In Godzilla vs. Gigan, Minilla only shows up in the film via stock footage.

===Millennium era (2004)===
After a 34-year absence, Minilla returns in Godzilla: Final Wars. In the film, Minilla accompanies Kenta and Samon Taguchi on an adventure around Japan after he was found by them in Aokigahara during Xillien invasion. During Godzilla battles Xillien-controlled Rodan, Anguirus and King Caesar, he grows about half size of his father. Minilla arrives at ruined Tokyo after Godzilla defeated Keizer Ghidorah and convinced his father to forgive mankind for their sins. In the end, Minilla bids farewell to Kenta, Samon and the Gotengos crew and leaves with Godzilla into the ocean.

===Other appearances===
The children's web-series Godziban has Minilla and Little Godzilla (who, in this series, goes by simply 'Little') co-existing as Godzilla's kid brothers, embarking on many misadventures while Godzilla tries to teach them important monster skills.

In Chibi Godzilla Raids Again, a genderbend version of Minilla is depicted as Chibi Godzilla's younger sister and the colossal Godzilla's second child.

== Reception ==
Minilla is often regarded as one of the most hated Godzilla monsters by most of the Godzilla fandom, with some people depicting him as being "ugly", "annoying" and "useless".

==Appearances==
===Films===
- Son of Godzilla (1967)
- Destroy All Monsters (1968)
- All Monsters Attack (1969)
- Godzilla: Final Wars (2004)

===Television===
- Ike!
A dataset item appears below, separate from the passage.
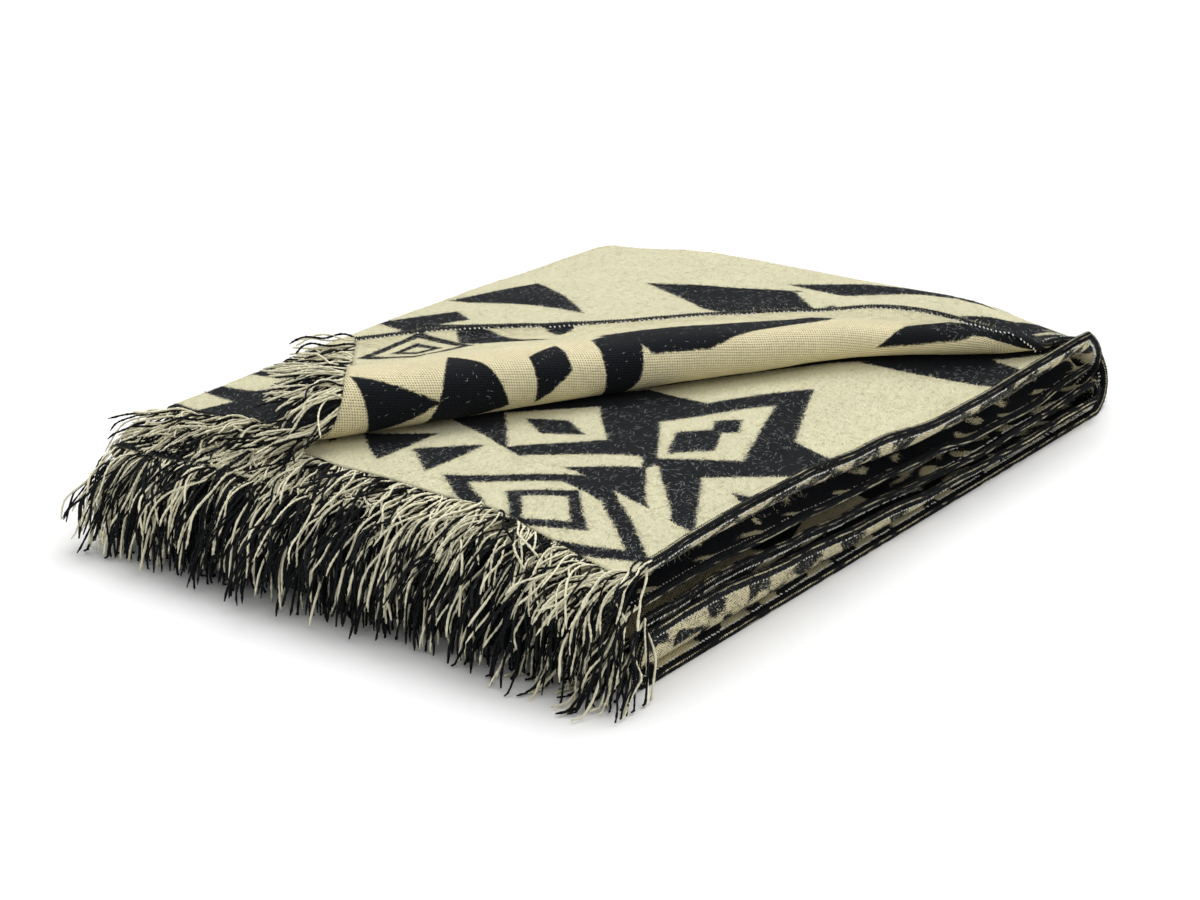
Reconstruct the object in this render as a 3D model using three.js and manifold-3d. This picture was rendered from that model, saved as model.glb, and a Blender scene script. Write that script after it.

Greenman (1973–1974)
- Godziban (2019–present)
- Chibi Godzilla Raids Again (2024–present)

===Video games===
- Godzilla / Godzilla-Kun: Kaijuu Daikessen (Game Boy – 1990) – In the game, Minilla is trapped in a large maze. He awaits rescue by Godzilla, the player's character. The only point in which Minilla appears is during the ending sequence.
- Godzilla Trading Battle (PlayStation – 1998)
- Godzilla Generations (Dreamcast – 1998) – A secret character that is unlocked after completing the game with Godzilla-USA, Minilla is the shortest of the playable characters and also the weakest in terms of defense. His speed is average, and his breath weapon, atomic smoke rings, is not very powerful, as several uses are required to defeat even the Super X.
- Godzilla Battle Line (2021)

==Other juvenile Godzillas==
- Godzooky, Godzilla's nephew from the 1978-81 animated television series Godzilla.
- Godzilla Junior (also referred to as Little Godzilla and Baby Godzilla), Godzilla's son from Heisei era, introduced in the 1993 film Godzilla vs. Mechagodzilla II.
- Baby Godzillas and Godzilla, from the 1998 film Godzilla and the 1998–2000 animated television series Godzilla: The Series.
- Chibi Godzilla, colossal Godzilla's son from Chibi Godzilla Raids Again.